Thanks to cutting-edge kit — originally created for gaming — the tech wizards can create a blueprint version of all the locations in the film, such as Barney’s bedroom, and with virtual reality headsets on are then able to enter and move around as the characters.

 This ensures that every little detail is exactly right before animators create the final imagery we will see on screen. It’s a painstaking process.
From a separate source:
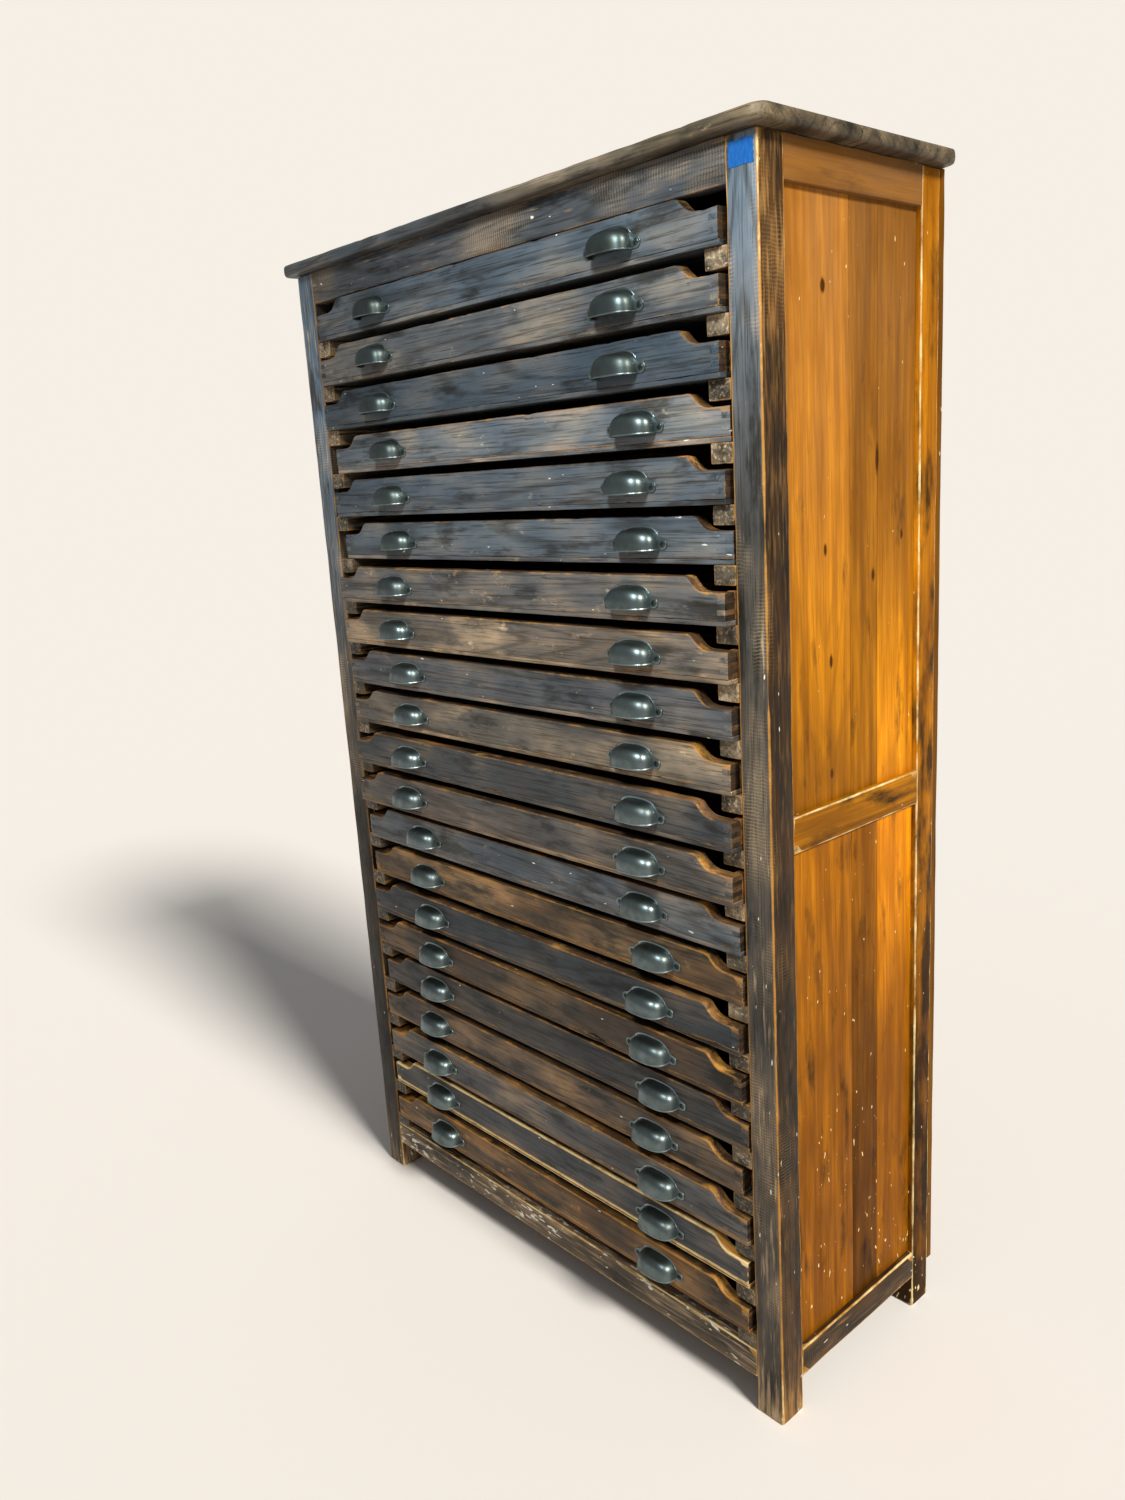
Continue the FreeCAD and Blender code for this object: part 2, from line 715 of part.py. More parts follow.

Each animator produces roughly one shot a week — that’s just four to eight seconds of screen time — so it’s vital to get the details right beforehand. 

Throughout the process the editing team controls the timing and pacing of the film, monitoring the laughs and the lumps in our throats. 

And with run-through screenings every four months all the way through the film’s lifespan, early mock-ups have all the Lockdown Animations crew — even producer and president of production Julie Lockhart — acting out all the parts before the digital stars are finally assigned their final “real” actor voices. 

The end result is a true labour of love from a team proud of the emotional heartbeat of the characters and world they have created from scratch.

So when you are in the cinema laughing at Donka, giggling at Ron, or smiling along with Barney, remember — it all started with an empty sketchbook and a big imagination.